WHAT TO DO
Begin with the line that contains "bmesh.ops.triangulate(bm, faces=bm.faces[:])", end with the line that contains "obj.data.transform(world)", and extract exactly that stretch of lines.
-- begin DATASET EXCERPT --
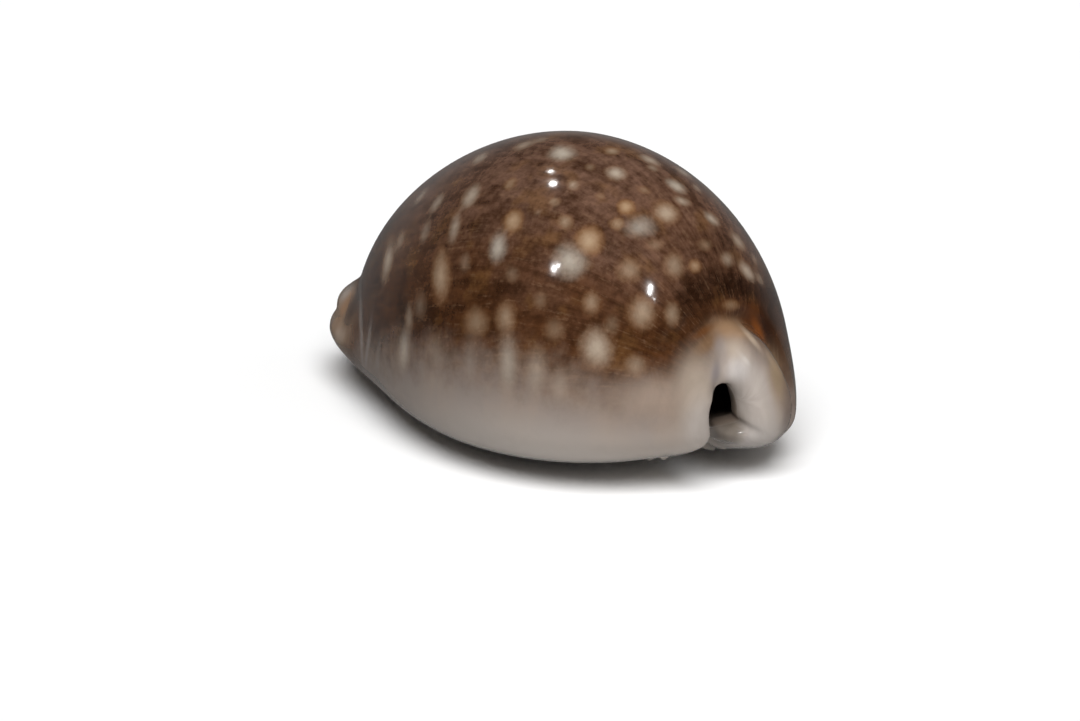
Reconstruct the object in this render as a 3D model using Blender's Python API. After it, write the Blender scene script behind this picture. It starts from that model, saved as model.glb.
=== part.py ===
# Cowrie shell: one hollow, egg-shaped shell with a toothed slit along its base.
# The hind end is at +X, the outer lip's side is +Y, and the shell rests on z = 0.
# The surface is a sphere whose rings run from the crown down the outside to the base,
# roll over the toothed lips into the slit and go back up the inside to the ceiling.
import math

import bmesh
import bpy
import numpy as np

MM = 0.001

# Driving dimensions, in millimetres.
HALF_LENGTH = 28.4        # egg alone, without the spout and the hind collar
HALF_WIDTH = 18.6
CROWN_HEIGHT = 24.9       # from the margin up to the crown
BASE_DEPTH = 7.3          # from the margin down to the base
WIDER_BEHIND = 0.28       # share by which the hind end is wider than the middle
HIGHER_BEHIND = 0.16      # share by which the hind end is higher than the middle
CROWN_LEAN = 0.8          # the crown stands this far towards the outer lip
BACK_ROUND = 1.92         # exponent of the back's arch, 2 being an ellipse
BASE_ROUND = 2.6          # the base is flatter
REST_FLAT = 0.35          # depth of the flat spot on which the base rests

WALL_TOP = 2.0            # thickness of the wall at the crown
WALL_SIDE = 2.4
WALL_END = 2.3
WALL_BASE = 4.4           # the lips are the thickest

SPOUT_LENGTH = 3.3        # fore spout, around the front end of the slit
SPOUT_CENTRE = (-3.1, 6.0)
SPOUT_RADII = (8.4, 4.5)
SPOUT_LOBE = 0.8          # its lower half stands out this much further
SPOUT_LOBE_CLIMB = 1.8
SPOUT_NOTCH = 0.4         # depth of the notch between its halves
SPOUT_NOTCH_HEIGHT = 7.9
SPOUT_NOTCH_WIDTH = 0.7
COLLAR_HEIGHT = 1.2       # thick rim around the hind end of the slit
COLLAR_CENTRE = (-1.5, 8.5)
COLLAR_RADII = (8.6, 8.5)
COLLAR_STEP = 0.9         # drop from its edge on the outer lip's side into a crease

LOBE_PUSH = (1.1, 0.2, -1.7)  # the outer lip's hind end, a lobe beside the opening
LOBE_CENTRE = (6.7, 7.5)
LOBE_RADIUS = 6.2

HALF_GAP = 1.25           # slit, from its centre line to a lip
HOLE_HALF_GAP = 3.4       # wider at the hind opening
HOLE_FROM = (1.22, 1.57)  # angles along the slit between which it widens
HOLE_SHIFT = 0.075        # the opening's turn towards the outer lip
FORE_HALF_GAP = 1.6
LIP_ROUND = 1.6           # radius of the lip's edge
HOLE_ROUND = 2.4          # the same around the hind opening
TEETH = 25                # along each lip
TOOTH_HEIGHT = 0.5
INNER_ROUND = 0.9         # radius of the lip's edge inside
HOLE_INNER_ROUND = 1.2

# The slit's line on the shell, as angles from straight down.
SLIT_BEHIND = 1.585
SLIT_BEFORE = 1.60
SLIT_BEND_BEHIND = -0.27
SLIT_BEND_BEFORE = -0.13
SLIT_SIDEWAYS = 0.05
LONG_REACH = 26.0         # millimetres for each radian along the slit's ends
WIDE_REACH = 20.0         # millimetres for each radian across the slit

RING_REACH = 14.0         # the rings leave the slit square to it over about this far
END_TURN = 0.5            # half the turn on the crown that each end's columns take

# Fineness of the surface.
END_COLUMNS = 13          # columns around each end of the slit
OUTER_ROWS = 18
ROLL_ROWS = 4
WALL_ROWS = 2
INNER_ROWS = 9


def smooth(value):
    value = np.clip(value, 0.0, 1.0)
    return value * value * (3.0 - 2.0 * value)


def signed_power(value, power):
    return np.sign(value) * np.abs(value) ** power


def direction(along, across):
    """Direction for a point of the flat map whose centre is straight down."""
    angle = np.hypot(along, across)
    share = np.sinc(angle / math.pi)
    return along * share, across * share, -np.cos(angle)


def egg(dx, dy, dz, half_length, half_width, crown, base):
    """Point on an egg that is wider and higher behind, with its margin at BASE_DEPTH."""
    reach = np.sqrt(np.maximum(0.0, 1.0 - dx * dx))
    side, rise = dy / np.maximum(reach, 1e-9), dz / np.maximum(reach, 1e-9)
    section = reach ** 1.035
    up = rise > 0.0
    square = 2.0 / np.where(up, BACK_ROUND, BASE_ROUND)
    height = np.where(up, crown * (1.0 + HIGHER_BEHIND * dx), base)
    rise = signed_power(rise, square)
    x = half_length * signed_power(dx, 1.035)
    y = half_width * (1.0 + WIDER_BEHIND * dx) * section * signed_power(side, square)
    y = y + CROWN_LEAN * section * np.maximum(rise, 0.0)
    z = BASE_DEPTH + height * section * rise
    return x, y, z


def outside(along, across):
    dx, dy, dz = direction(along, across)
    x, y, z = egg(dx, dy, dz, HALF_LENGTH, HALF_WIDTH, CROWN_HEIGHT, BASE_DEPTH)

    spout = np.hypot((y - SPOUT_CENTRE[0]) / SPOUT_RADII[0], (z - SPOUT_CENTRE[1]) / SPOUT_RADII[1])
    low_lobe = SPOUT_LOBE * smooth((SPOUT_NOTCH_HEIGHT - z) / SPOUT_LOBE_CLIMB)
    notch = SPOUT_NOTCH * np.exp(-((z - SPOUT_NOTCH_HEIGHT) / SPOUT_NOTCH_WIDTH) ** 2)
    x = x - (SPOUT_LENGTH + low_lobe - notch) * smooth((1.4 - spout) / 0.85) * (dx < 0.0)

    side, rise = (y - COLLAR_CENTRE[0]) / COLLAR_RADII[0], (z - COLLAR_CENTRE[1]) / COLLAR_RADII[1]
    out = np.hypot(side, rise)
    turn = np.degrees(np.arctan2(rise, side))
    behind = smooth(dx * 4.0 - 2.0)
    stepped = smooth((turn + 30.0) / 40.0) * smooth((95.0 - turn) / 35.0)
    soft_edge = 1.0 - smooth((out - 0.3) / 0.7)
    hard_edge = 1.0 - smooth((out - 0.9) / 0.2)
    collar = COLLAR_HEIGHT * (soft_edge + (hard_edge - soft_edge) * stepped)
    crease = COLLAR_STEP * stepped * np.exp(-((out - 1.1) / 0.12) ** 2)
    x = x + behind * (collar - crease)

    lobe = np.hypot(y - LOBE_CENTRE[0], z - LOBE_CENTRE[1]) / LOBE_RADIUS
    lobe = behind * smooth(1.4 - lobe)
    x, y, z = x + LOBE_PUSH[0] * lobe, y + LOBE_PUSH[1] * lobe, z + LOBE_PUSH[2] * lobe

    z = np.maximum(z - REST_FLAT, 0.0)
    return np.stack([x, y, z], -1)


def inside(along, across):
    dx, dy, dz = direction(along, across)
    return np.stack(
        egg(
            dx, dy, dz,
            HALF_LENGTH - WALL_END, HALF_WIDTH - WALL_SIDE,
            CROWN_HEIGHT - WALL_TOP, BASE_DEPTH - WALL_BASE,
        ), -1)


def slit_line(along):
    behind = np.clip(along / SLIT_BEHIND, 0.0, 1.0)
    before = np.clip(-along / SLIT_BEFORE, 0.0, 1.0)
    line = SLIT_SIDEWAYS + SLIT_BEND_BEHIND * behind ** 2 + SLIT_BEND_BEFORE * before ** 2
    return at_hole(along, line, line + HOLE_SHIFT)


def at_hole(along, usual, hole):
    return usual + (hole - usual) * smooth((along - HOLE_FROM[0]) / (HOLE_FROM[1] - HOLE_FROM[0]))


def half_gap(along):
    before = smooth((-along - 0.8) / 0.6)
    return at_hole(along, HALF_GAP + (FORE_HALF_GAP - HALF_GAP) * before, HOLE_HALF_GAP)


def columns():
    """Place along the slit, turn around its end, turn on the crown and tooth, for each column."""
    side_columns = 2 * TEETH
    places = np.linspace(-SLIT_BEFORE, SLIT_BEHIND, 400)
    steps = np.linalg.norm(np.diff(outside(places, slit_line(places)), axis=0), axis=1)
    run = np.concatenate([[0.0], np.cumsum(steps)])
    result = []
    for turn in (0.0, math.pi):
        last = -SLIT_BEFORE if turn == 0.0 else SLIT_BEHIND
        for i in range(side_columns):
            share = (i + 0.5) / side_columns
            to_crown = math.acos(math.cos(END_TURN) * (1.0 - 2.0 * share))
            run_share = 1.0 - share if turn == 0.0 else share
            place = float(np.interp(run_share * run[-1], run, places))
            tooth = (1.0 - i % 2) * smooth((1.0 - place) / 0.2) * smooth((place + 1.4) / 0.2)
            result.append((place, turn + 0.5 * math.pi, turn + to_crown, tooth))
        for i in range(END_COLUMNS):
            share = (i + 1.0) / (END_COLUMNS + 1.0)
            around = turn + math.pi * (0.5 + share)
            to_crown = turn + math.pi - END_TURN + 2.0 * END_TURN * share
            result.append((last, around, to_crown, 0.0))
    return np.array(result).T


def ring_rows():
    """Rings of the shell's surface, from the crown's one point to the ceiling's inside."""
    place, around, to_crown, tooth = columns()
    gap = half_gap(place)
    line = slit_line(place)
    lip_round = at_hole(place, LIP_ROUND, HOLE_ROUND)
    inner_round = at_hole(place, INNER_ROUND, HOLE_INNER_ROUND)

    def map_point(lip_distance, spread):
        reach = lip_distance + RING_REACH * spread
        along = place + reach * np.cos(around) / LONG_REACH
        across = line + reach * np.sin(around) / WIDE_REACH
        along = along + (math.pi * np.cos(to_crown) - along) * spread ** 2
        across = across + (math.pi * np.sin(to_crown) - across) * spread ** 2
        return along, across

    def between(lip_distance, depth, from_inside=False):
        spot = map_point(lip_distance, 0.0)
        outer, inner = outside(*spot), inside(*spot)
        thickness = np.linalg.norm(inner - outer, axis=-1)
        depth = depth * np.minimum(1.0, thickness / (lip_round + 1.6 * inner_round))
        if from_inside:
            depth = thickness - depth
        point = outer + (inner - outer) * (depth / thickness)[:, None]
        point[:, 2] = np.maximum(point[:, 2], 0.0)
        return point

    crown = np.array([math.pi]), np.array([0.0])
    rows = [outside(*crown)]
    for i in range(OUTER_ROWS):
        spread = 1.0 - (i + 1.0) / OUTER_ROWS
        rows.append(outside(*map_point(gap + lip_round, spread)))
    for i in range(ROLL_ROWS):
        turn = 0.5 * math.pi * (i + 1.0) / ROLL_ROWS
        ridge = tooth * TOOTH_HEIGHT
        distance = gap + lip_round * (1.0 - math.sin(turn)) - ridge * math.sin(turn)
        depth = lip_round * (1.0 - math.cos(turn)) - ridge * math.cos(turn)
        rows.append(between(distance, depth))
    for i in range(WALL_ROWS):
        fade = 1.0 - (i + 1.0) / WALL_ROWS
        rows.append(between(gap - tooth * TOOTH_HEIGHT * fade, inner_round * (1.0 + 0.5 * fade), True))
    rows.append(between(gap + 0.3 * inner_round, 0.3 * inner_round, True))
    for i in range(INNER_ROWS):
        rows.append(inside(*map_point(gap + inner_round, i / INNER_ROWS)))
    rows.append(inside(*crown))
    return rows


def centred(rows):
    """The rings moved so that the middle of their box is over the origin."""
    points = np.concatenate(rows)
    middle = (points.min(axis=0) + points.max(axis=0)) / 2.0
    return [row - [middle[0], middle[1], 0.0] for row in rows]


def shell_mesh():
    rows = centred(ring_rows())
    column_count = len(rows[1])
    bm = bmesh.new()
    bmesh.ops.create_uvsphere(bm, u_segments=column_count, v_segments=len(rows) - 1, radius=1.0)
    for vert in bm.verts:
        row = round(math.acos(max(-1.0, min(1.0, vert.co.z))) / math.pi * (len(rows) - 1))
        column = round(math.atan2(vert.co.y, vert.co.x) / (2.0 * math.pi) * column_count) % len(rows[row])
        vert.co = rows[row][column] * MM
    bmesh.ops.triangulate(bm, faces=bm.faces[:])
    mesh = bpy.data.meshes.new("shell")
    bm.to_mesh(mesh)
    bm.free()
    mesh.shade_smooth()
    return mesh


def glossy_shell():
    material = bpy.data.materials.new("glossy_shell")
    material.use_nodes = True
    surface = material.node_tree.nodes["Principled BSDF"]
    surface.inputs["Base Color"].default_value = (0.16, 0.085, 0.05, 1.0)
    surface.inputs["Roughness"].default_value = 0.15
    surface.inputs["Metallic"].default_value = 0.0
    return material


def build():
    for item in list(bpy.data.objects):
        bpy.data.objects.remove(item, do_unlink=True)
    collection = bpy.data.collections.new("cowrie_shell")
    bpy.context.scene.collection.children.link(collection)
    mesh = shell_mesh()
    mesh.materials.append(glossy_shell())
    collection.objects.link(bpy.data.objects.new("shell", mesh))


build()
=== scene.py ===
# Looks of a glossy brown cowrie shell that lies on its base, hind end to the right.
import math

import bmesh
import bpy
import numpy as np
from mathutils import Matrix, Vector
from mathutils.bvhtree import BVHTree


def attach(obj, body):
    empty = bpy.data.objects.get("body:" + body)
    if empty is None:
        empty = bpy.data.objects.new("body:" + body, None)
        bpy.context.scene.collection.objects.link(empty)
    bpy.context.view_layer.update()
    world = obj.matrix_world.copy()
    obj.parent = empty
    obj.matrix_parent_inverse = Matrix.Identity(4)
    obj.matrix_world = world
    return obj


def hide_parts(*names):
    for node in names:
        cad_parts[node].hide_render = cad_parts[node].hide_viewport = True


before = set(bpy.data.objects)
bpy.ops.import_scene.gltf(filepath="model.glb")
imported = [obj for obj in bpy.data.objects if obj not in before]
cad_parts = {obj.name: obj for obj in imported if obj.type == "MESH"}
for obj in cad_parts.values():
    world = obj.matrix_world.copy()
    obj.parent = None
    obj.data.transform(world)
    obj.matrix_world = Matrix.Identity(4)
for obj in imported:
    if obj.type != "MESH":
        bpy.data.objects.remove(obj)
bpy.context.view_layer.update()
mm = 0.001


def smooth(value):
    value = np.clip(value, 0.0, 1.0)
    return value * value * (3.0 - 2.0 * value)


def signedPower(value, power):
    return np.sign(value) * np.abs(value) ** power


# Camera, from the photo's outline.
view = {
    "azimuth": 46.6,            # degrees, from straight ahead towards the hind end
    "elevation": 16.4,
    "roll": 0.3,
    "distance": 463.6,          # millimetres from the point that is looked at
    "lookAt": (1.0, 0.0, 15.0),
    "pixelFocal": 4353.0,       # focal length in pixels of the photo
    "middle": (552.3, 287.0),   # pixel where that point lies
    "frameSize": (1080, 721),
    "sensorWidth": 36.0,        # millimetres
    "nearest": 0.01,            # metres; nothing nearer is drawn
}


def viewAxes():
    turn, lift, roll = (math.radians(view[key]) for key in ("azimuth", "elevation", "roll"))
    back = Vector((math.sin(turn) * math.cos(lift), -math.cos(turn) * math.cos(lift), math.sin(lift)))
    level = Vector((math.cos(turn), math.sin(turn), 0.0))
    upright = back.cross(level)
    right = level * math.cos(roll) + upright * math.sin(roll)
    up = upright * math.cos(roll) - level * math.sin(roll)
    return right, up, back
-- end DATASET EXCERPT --
COMPLETE ANSWER
    bmesh.ops.triangulate(bm, faces=bm.faces[:])
    mesh = bpy.data.meshes.new("shell")
    bm.to_mesh(mesh)
    bm.free()
    mesh.shade_smooth()
    return mesh


def glossy_shell():
    material = bpy.data.materials.new("glossy_shell")
    material.use_nodes = True
    surface = material.node_tree.nodes["Principled BSDF"]
    surface.inputs["Base Color"].default_value = (0.16, 0.085, 0.05, 1.0)
    surface.inputs["Roughness"].default_value = 0.15
    surface.inputs["Metallic"].default_value = 0.0
    return material


def build():
    for item in list(bpy.data.objects):
        bpy.data.objects.remove(item, do_unlink=True)
    collection = bpy.data.collections.new("cowrie_shell")
    bpy.context.scene.collection.children.link(collection)
    mesh = shell_mesh()
    mesh.materials.append(glossy_shell())
    collection.objects.link(bpy.data.objects.new("shell", mesh))


build()
=== scene.py ===
# Looks of a glossy brown cowrie shell that lies on its base, hind end to the right.
import math

import bmesh
import bpy
import numpy as np
from mathutils import Matrix, Vector
from mathutils.bvhtree import BVHTree


def attach(obj, body):
    empty = bpy.data.objects.get("body:" + body)
    if empty is None:
        empty = bpy.data.objects.new("body:" + body, None)
        bpy.context.scene.collection.objects.link(empty)
    bpy.context.view_layer.update()
    world = obj.matrix_world.copy()
    obj.parent = empty
    obj.matrix_parent_inverse = Matrix.Identity(4)
    obj.matrix_world = world
    return obj


def hide_parts(*names):
    for node in names:
        cad_parts[node].hide_render = cad_parts[node].hide_viewport = True


before = set(bpy.data.objects)
bpy.ops.import_scene.gltf(filepath="model.glb")
imported = [obj for obj in bpy.data.objects if obj not in before]
cad_parts = {obj.name: obj for obj in imported if obj.type == "MESH"}
for obj in cad_parts.values():
    world = obj.matrix_world.copy()
    obj.parent = None
    obj.data.transform(world)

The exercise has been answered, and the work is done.